AdamW (W for Weight Decay) is the correction. It’s not a new optimizer; it’s Adam done right. In AdamW, weight decay is decoupled from the adaptive learning rate calculation. It’s applied directly to the weights after the main Adam update, just like it is in SGD.

This separation of concerns is a game-changer. It makes the weight decay hyperparameter actually mean what you think it means: a consistent, direct shrinkage of the weights, independent of the gradient history. It consistently leads to better generalization performance (i.e., models that work better on unseen data) than vanilla Adam.

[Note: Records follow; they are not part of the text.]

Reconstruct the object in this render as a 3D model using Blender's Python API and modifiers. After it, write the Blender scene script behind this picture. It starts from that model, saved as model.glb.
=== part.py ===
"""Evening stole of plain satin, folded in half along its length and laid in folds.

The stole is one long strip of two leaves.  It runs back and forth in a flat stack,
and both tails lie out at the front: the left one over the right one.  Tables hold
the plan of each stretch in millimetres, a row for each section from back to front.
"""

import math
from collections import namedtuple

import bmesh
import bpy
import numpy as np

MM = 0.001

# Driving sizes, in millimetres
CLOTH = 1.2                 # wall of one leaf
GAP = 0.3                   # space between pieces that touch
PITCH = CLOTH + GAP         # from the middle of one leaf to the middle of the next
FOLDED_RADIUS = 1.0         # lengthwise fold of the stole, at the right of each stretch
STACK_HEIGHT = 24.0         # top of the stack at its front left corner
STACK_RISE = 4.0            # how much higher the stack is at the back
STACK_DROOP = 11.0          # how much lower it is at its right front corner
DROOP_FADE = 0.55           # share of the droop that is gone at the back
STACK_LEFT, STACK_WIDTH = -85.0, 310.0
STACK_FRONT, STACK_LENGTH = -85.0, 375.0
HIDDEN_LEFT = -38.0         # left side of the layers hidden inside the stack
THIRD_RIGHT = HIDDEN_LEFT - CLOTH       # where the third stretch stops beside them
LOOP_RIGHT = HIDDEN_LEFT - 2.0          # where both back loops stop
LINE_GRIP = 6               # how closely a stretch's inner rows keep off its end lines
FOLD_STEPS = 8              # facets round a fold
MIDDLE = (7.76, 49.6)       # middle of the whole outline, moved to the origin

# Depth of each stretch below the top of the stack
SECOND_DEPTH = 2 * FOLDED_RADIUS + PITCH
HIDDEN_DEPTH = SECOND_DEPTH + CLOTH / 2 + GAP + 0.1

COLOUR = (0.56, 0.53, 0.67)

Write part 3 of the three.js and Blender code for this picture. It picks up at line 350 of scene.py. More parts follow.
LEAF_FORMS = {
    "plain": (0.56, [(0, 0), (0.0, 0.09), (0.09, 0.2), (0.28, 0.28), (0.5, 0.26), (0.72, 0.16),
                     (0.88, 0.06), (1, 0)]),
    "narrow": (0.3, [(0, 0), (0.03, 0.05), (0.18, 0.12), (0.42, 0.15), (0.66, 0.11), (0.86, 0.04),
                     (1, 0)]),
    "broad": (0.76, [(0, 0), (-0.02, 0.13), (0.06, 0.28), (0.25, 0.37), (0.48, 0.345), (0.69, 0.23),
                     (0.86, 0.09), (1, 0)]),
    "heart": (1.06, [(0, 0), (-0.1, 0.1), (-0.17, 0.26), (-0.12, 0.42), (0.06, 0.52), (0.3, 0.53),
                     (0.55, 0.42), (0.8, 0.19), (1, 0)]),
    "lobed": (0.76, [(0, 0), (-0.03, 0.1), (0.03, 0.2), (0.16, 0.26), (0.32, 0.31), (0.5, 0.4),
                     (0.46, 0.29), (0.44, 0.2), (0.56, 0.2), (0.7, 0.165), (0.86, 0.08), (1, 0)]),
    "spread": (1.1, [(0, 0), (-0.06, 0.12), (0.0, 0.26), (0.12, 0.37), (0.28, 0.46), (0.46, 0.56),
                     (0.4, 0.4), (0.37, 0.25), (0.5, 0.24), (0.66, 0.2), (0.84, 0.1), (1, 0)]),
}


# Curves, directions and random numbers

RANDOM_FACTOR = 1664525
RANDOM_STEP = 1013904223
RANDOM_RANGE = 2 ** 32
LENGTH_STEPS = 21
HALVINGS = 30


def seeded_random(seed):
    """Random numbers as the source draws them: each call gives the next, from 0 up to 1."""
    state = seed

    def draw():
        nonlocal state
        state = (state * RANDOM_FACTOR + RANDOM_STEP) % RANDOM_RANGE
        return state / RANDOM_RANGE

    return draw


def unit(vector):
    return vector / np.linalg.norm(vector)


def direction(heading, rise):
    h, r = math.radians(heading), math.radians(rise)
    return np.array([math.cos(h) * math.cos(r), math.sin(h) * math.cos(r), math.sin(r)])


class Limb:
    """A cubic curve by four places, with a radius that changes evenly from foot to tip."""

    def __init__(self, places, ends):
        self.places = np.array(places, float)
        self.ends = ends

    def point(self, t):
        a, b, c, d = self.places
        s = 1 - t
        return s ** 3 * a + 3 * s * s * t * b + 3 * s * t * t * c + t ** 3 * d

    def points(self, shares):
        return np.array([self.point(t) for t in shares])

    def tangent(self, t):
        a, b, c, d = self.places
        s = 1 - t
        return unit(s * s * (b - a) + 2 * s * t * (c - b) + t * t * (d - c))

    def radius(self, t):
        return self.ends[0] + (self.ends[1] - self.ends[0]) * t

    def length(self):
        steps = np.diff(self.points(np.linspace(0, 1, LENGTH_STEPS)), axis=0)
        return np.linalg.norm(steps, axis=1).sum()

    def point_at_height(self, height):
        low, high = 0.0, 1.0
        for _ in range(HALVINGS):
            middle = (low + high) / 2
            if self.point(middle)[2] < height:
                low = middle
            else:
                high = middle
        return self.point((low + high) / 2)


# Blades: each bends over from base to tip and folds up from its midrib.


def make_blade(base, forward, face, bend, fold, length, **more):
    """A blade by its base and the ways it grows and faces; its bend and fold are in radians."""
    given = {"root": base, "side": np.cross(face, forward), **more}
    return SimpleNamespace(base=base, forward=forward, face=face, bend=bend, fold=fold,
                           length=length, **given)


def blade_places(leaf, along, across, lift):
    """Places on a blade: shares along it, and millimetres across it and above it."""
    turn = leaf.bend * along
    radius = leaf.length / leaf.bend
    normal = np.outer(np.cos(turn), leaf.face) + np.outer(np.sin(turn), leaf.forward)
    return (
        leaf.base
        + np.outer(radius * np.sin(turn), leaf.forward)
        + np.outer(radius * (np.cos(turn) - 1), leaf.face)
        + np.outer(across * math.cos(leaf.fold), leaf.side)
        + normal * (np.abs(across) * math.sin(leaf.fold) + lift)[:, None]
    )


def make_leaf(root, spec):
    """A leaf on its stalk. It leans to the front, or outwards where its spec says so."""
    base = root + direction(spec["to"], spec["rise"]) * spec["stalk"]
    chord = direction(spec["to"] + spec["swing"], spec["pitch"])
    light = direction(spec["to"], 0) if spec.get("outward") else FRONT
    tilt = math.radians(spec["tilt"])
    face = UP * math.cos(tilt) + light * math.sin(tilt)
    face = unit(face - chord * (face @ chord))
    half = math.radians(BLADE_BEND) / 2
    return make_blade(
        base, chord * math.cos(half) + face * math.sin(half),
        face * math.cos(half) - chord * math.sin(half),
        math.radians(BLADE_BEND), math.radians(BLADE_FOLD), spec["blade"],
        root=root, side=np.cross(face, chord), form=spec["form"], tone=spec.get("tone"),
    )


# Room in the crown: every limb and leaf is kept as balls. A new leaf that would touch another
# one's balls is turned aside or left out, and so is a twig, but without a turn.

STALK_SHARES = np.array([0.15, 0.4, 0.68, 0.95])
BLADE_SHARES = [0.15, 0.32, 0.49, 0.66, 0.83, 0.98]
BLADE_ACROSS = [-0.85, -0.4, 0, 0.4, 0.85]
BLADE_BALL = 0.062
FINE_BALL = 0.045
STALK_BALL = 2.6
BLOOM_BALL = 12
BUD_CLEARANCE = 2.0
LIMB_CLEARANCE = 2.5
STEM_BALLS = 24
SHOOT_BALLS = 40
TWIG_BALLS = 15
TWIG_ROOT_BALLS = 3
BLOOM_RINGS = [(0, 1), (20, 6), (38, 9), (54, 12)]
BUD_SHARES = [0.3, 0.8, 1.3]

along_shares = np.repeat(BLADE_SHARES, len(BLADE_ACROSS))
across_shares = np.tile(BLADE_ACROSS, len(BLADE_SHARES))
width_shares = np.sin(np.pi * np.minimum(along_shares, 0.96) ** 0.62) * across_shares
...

# This is the way. Notice it's optim.AdamW, not optim.Adam.
# The weight_decay parameter here acts as the proper L2 regularization term.
optimizer = torch.optim.AdamW(model.parameters(), lr=1e-3, weight_decay=0.01)

When to Use What (The Real-World Advice)

So, do you always use AdamW? Almost always, yes. It’s my default starting point for most projects, especially with deep networks and transformers. It converges quickly and reliably.

But don’t be a dogmatic fool. There are still cases where SGD with Momentum and a good learning rate schedule can outperform Adam(W), particularly on tasks where you need to converge to an extremely sharp minimum (some types of super-convergence training). The generalization performance of well-tuned SGD is still legendary. The problem is that “well-tuned” part—it requires more babysitting.

The biggest pitfall with Adam is its tendency to sometimes converge to suboptimal solutions. Because it’s so effective at escaping small bumps early on, it can sometimes rush past a good minimum and get stuck in a flatter, worse one later. If you see your training loss stagnating at a higher value than you’d like, don’t be afraid to switch to SGD with a low learning rate to fine-tune and “polish” the solution. Think of AdamW as getting you 95% of the way there, and SGD as your master craftsman finishing the last 5%.

The bottom line: Understand the machinery. Use AdamW by default. And always, always question the defaults. Your model’s performance depends on it.